Give the data below again, word for word.

┌─ Collected material

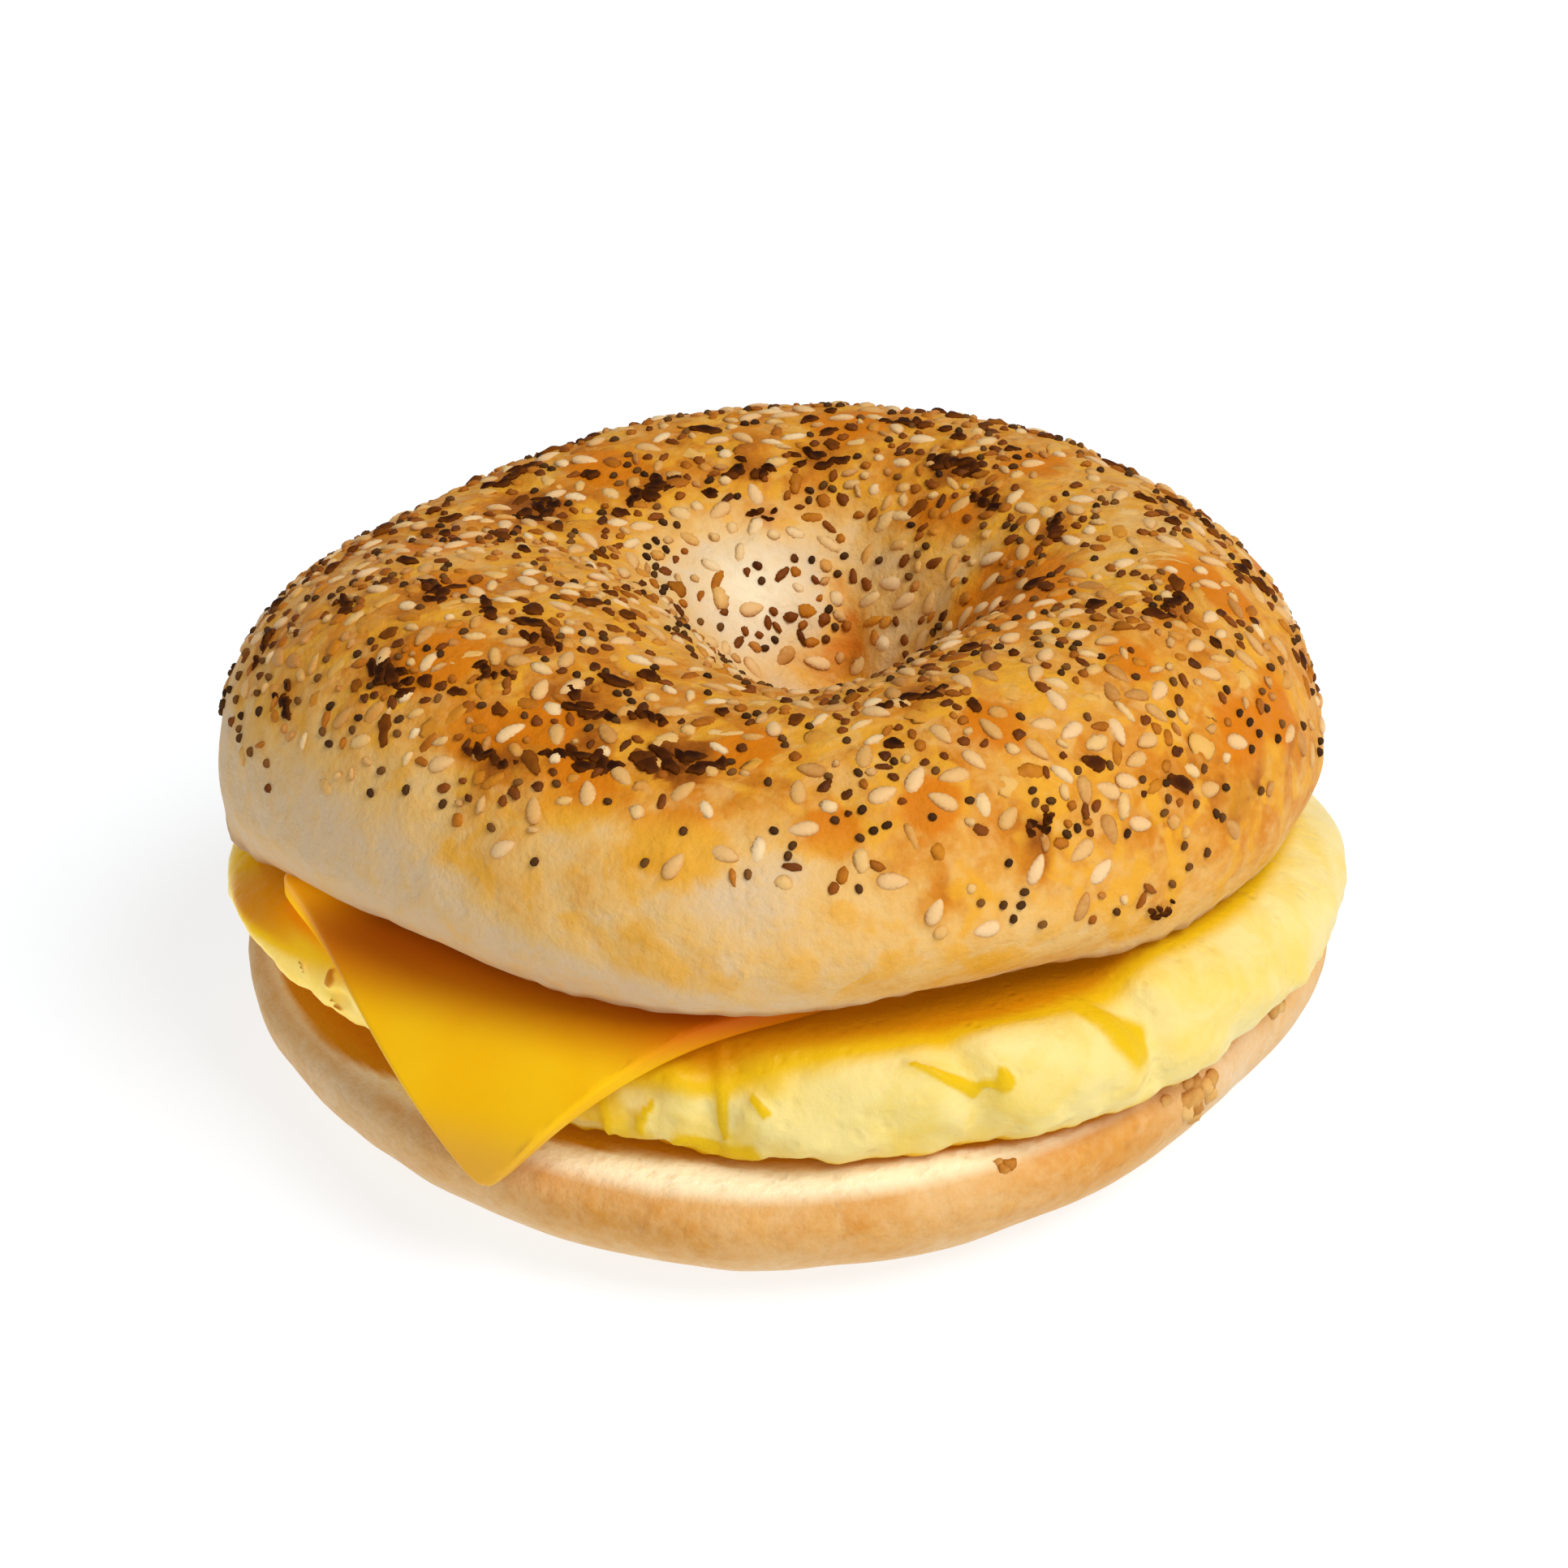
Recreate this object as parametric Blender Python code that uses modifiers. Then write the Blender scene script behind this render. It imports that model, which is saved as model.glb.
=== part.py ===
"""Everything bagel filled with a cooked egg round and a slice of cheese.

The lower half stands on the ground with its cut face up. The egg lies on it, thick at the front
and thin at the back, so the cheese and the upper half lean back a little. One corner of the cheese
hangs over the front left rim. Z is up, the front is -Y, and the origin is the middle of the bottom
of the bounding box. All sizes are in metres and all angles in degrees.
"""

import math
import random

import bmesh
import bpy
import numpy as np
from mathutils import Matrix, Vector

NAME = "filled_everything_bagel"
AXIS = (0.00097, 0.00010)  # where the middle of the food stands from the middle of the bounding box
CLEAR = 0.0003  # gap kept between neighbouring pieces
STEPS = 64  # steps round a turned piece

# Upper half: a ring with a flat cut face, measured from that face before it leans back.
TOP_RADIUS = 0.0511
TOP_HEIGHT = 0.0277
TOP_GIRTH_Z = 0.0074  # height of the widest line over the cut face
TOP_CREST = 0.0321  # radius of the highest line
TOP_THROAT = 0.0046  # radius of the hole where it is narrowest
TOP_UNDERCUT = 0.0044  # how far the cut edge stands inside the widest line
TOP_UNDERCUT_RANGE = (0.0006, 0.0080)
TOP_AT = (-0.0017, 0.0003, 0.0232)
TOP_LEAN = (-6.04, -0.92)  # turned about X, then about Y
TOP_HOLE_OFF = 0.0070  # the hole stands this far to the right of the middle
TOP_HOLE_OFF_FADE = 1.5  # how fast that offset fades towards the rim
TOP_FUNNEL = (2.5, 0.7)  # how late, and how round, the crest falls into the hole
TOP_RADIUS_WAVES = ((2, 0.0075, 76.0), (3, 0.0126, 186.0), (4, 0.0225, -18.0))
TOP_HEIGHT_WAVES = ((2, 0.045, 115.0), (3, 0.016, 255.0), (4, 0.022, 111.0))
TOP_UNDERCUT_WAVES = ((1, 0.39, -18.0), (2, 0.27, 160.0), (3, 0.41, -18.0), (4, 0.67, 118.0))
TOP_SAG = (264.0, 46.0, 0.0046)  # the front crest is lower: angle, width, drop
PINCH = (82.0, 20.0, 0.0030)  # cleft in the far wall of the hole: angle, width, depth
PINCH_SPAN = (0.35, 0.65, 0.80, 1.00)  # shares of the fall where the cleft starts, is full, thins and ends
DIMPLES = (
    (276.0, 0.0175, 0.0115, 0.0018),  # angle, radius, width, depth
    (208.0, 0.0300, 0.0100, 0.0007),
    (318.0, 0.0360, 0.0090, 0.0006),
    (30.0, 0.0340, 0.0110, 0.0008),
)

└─

## Response
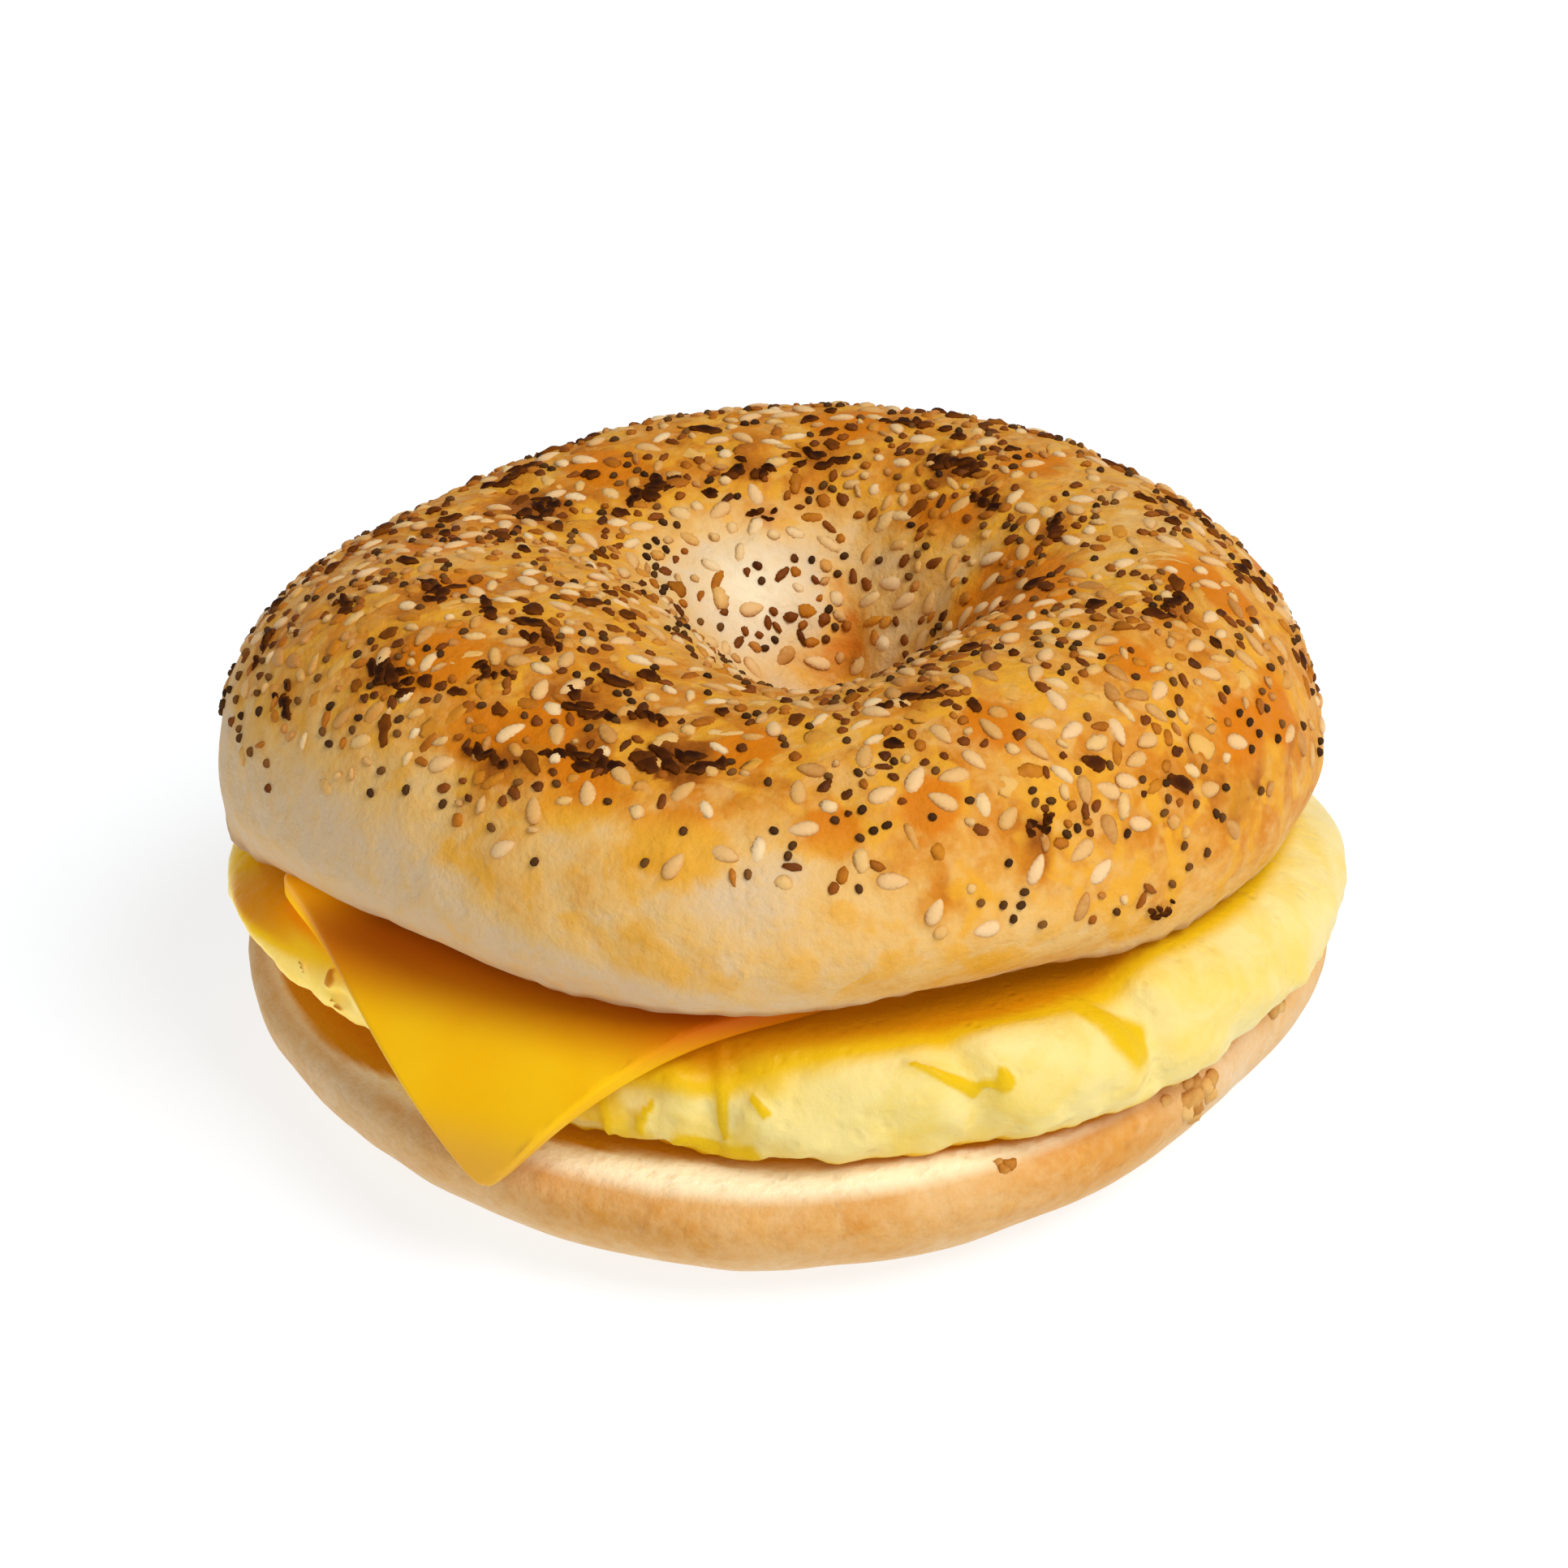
Recreate this object as parametric Blender Python code that uses modifiers. Then write the Blender scene script behind this render. It imports that model, which is saved as model.glb.
=== part.py ===
"""Everything bagel filled with a cooked egg round and a slice of cheese.

The lower half stands on the ground with its cut face up. The egg lies on it, thick at the front
and thin at the back, so the cheese and the upper half lean back a little. One corner of the cheese
hangs over the front left rim. Z is up, the front is -Y, and the origin is the middle of the bottom
of the bounding box. All sizes are in metres and all angles in degrees.
"""

import math
import random

import bmesh
import bpy
import numpy as np
from mathutils import Matrix, Vector

NAME = "filled_everything_bagel"
AXIS = (0.00097, 0.00010)  # where the middle of the food stands from the middle of the bounding box
CLEAR = 0.0003  # gap kept between neighbouring pieces
STEPS = 64  # steps round a turned piece

# Upper half: a ring with a flat cut face, measured from that face before it leans back.
TOP_RADIUS = 0.0511
TOP_HEIGHT = 0.0277
TOP_GIRTH_Z = 0.0074  # height of the widest line over the cut face
TOP_CREST = 0.0321  # radius of the highest line
TOP_THROAT = 0.0046  # radius of the hole where it is narrowest
TOP_UNDERCUT = 0.0044  # how far the cut edge stands inside the widest line
TOP_UNDERCUT_RANGE = (0.0006, 0.0080)
TOP_AT = (-0.0017, 0.0003, 0.0232)
TOP_LEAN = (-6.04, -0.92)  # turned about X, then about Y
TOP_HOLE_OFF = 0.0070  # the hole stands this far to the right of the middle
TOP_HOLE_OFF_FADE = 1.5  # how fast that offset fades towards the rim
TOP_FUNNEL = (2.5, 0.7)  # how late, and how round, the crest falls into the hole
TOP_RADIUS_WAVES = ((2, 0.0075, 76.0), (3, 0.0126, 186.0), (4, 0.0225, -18.0))
TOP_HEIGHT_WAVES = ((2, 0.045, 115.0), (3, 0.016, 255.0), (4, 0.022, 111.0))
TOP_UNDERCUT_WAVES = ((1, 0.39, -18.0), (2, 0.27, 160.0), (3, 0.41, -18.0), (4, 0.67, 118.0))
TOP_SAG = (264.0, 46.0, 0.0046)  # the front crest is lower: angle, width, drop
PINCH = (82.0, 20.0, 0.0030)  # cleft in the far wall of the hole: angle, width, depth
PINCH_SPAN = (0.35, 0.65, 0.80, 1.00)  # shares of the fall where the cleft starts, is full, thins and ends
DIMPLES = (
    (276.0, 0.0175, 0.0115, 0.0018),  # angle, radius, width, depth
    (208.0, 0.0300, 0.0100, 0.0007),
    (318.0, 0.0360, 0.0090, 0.0006),
    (30.0, 0.0340, 0.0110, 0.0008),
)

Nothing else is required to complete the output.